Look, we can all predict the near certainty of Colchester getting soundly 
thrashed this afternoon. (That's the CLIMATE.) We can't predict with any 
accuracy in which minute Snoddy will first put in a decent cross. (That's the 
WEATHER.)

To claim climate change predictions are worthless because weather forecasts 
aren't wholly accurate is to fail to understand the difference.

Peter Cass -->
> If GW is legit explain why last year was only the 2nd hottest year we've
> had? And why temps worldwide have decreased 4 out of the last 5 years

As Simon Grayson leads us inexorably back to the summit of English football, 
there will no doubt be a few reversals along the way. Perhaps we'll briefly 
drop below Charlton. But losing 2 league games out of the last 3 no more makes 
SG a poor manager than your figures (even if true) say a jot against global 
warming.

Just because we're currently heading towards Summer in the UK doesn't mean 
tomorrow will necessarily be a little warmer than today, the day after will be 
a little warmer still, and so on, day after day, until July.
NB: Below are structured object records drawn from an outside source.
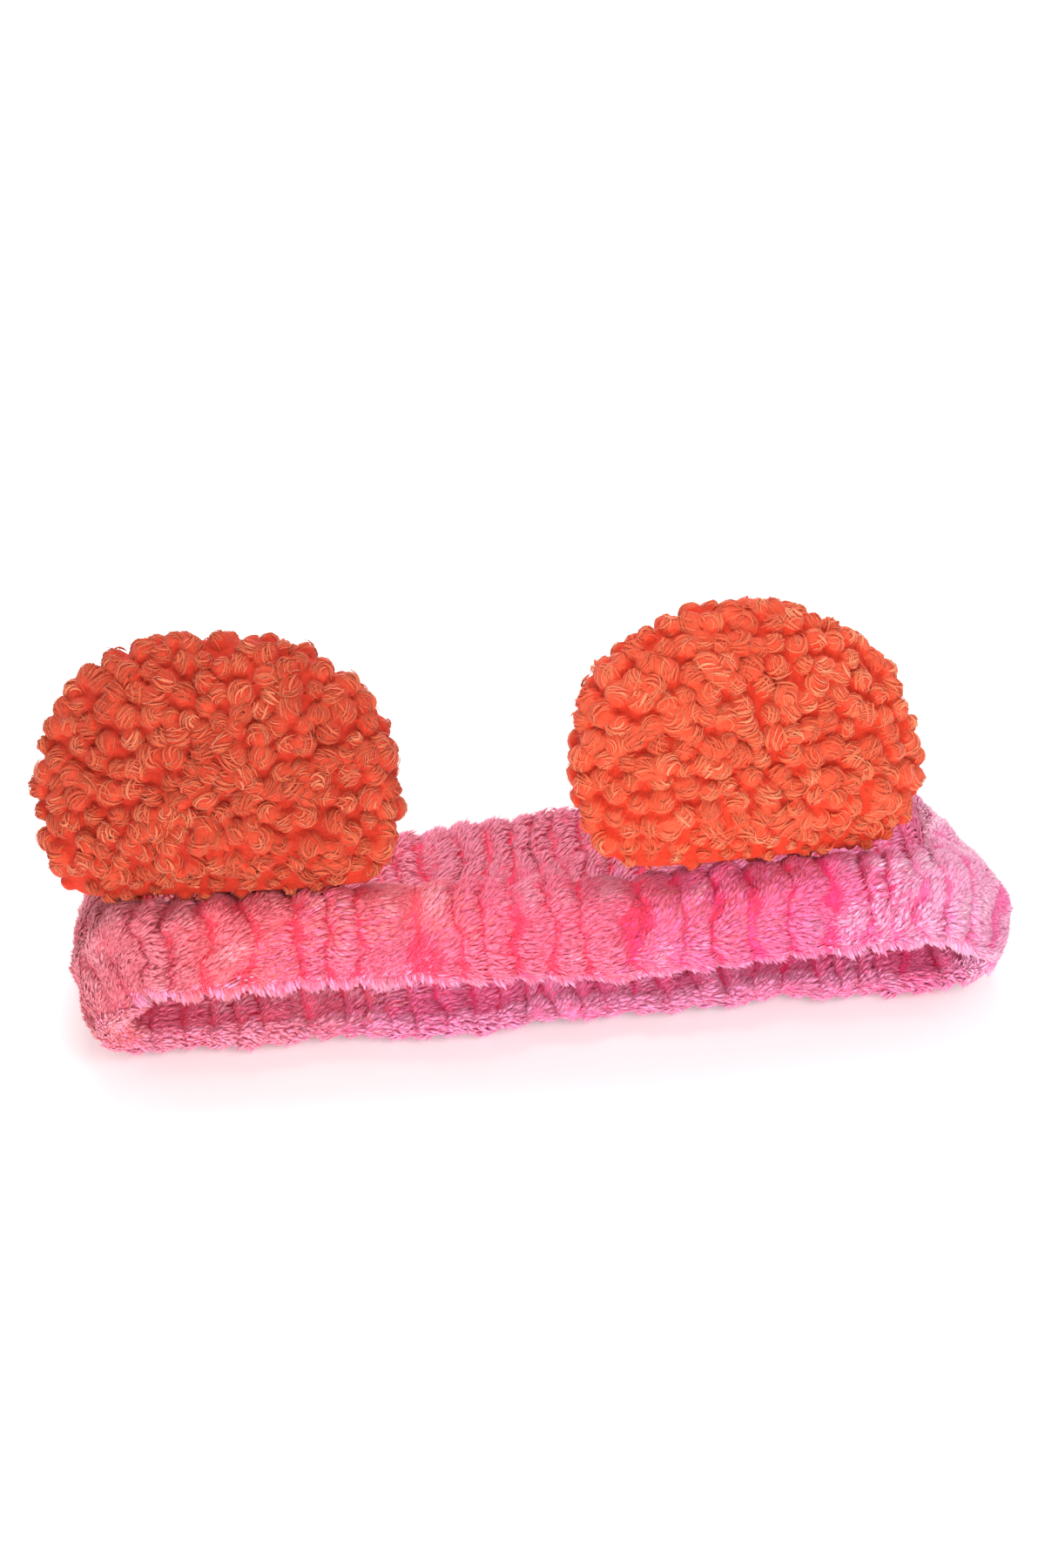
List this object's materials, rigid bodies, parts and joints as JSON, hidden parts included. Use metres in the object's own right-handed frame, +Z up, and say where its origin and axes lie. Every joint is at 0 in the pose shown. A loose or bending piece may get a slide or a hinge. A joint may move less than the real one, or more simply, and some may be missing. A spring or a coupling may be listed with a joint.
{
  "type": "spa headband",
  "caption": "Ruched plush elastic headband loop lying on its back half, with its front half rolled above it and rounded stuffed curly ears sewn along the roll.",
  "frame": {"origin": "middle of the face on which the back half of the band rests, on the table", "axes": "+X along the loop to the viewer's right, +Y away from the viewer, from the open lower edge towards the ears, +Z up"},
  "size_m": [0.2499, 0.0771, 0.103],
  "materials": {
    "outer_fleece": "soft coral fleece with a short brushed pile",
    "inner_fleece": "soft coral fleece with a short brushed pile",
    "elastic": "flat woven elastic",
    "pink_thread": "sewing thread",
    "sherpa": "curly sherpa pile",
    "coral_thread": "sewing thread",
    "stuffing": "loose polyester fibre"
  },
  "bodies": {
    "back_band": {"back_outer_fleece": "outer_fleece", "back_inner_fleece": "inner_fleece", "back_elastic": "elastic", "back_near_seam": "pink_thread", "back_far_seam": "pink_thread", "left_side_seam": "pink_thread", "right_side_seam": "pink_thread"},
    "front_band": {"front_outer_fleece": "outer_fleece", "front_inner_fleece": "inner_fleece", "front_elastic": "elastic", "front_near_seam": "pink_thread", "front_far_seam": "pink_thread", "left_ear_base_seam": "coral_thread", "right_ear_base_seam": "coral_thread"},
    "left_ear": {"left_ear_front_panel": "sherpa", "left_ear_back_panel": "sherpa", "left_ear_stuffing": "stuffing", "left_ear_rim_seam": "coral_thread"},
    "right_ear": {"right_ear_front_panel": "sherpa", "right_ear_back_panel": "sherpa", "right_ear_stuffing": "stuffing", "right_ear_rim_seam": "coral_thread"}
  },
  "joints": [
    {"name": "loop_open", "type": "slide", "parent": "back_band", "child": "front_band", "axis": [0, 0, 1], "range_m": [0, 0.045]},
    {"name": "left_ear_fold", "type": "hinge", "parent": "front_band", "child": "left_ear", "pos_m": [-0.082, -0.01951, 0.04603], "axis": [0.9903, -0.1066, 0.0895], "range_deg": [-40, 40], "stiffness_Nm_per_rad": 0.15},
    {"name": "right_ear_fold", "type": "hinge", "parent": "front_band", "child": "right_ear", "pos_m": [0.053, -0.01951, 0.04603], "axis": [0.9903, 0.1066, -0.0895], "range_deg": [-40, 40], "stiffness_Nm_per_rad": 0.15}
  ]
}
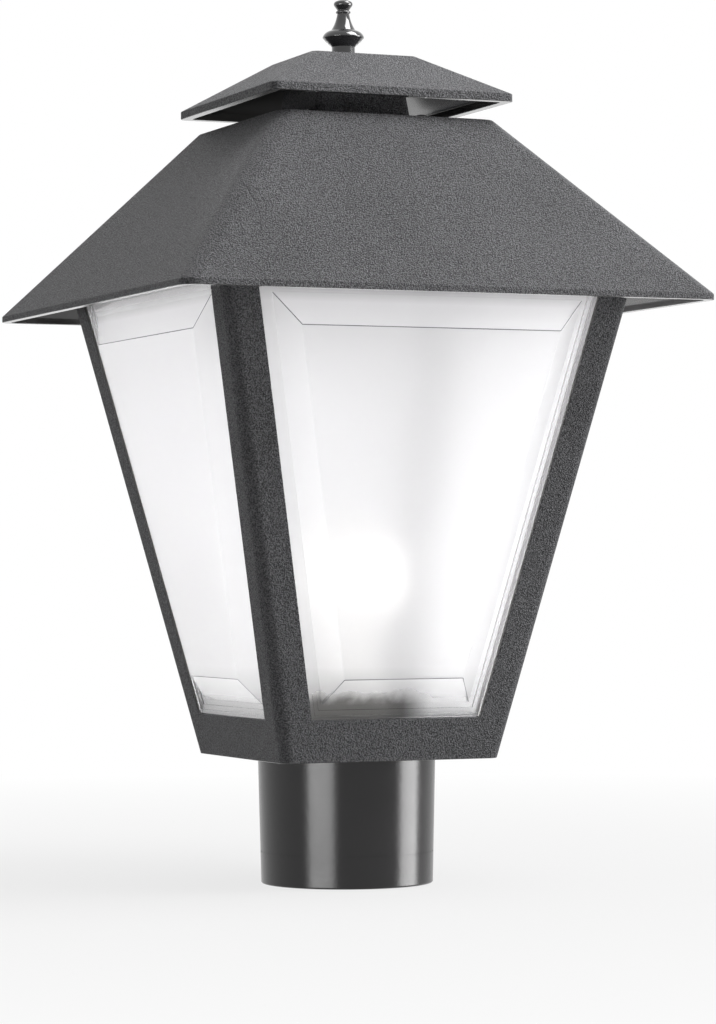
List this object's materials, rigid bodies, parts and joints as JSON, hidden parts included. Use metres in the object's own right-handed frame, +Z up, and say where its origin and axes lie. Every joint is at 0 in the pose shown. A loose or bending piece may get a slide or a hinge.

Sorry, but your argument is nonsense.

Talking of which,
Nigel again -->
> It's an issue of scale, e.g. the total energy burnt by mankind in a year
> is about 10,000 times less than the energy we get from the sun in the
> same period. We're really quite insignificant, except in our own minds.

It's not the ENERGY we generate that's warming the Earth; it's the GASES we're 
putting into the atmosphere that slow the escape from Earth of the energy 
originally from the Sun. Never noticed how much colder it gets on a cloudless 
night? That's the same effect. Clouds, greenhouse gases - they trap the heat 
like a blanket. I don't find it very intuitive what a difference a bit of 
cloud cover makes, but there you go.

As for scale and insignificance, there are about 6,700,000,000 of these 
insignificant little creatures on the planet. Your share of all the world's 
land - forest, farmland, frozen tundra, whatever - works out at about 
149metres x 149 metres by a quick calculation. That's about three times the 
area of the pitch at ER. Still so sure you can have no effect on your little 
patch of planet?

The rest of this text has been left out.